Information supplied:
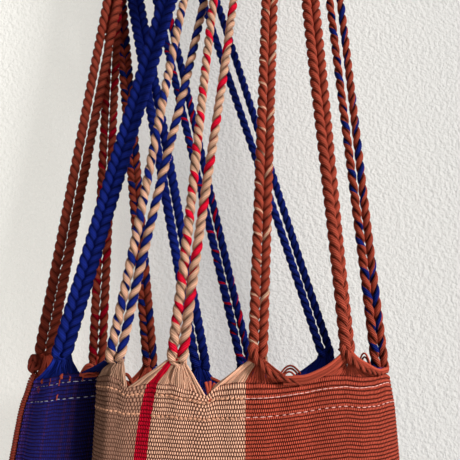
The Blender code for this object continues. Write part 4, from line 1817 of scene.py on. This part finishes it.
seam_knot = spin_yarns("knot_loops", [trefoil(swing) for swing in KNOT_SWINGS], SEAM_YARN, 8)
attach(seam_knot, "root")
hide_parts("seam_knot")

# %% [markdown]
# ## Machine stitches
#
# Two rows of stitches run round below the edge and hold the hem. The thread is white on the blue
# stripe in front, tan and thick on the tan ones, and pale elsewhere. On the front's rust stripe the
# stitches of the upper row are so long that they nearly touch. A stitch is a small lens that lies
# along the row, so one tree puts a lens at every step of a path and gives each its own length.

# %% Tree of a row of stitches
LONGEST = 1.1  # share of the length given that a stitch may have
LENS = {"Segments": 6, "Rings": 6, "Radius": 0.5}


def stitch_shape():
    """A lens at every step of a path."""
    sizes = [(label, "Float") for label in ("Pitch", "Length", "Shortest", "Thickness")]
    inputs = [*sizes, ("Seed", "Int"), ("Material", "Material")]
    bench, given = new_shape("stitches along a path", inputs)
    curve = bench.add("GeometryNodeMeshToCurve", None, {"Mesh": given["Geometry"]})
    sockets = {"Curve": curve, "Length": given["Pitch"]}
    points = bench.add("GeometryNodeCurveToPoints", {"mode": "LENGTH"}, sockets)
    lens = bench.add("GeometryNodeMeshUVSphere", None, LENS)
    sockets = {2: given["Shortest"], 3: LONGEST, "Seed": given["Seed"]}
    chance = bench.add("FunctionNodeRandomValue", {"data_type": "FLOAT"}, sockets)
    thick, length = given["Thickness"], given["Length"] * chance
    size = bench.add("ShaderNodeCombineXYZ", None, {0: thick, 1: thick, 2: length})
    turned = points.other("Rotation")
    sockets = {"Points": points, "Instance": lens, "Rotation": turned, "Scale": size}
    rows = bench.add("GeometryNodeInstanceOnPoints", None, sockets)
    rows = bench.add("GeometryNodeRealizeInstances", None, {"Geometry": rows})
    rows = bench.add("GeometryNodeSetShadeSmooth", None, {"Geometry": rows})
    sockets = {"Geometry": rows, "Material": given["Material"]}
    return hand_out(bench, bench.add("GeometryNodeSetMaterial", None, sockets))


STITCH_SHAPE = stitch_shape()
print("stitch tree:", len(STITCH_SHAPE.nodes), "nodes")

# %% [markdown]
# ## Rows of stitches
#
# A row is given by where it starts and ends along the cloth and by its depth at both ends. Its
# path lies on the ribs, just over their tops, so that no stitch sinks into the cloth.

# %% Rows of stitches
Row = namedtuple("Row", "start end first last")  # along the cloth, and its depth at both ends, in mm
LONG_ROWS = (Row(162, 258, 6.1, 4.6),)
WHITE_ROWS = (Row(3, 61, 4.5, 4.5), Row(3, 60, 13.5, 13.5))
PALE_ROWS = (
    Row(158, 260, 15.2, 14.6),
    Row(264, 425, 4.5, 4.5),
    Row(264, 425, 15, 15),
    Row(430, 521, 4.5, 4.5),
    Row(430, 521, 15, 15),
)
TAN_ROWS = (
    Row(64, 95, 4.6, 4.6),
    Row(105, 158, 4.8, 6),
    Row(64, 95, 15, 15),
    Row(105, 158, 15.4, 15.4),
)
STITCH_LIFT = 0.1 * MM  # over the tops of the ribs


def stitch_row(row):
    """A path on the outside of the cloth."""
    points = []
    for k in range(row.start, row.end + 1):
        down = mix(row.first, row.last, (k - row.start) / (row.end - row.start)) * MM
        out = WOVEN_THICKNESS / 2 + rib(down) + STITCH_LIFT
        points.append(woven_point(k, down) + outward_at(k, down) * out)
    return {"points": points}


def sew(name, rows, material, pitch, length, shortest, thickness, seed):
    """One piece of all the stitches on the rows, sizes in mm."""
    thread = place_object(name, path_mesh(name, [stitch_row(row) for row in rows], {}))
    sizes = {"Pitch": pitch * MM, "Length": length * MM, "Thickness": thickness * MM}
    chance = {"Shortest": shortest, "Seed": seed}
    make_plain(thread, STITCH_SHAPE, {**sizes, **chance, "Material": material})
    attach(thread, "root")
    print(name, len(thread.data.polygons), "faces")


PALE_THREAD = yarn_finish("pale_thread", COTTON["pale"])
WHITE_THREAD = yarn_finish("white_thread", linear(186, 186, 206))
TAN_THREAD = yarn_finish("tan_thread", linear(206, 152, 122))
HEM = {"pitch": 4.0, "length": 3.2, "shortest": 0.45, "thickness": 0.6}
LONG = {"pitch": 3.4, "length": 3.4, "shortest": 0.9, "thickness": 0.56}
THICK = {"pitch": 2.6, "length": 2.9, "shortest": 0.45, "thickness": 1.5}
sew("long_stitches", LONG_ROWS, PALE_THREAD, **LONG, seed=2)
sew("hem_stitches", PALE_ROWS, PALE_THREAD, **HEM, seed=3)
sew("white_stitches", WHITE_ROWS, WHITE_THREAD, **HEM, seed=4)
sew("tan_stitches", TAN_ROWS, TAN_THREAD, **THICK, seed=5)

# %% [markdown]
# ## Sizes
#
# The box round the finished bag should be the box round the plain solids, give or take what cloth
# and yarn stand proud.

What to produce: Check each line above for the string "root", then copy the ones that have it.

Solution below:
attach(seam_knot, "root")
    attach(thread, "root")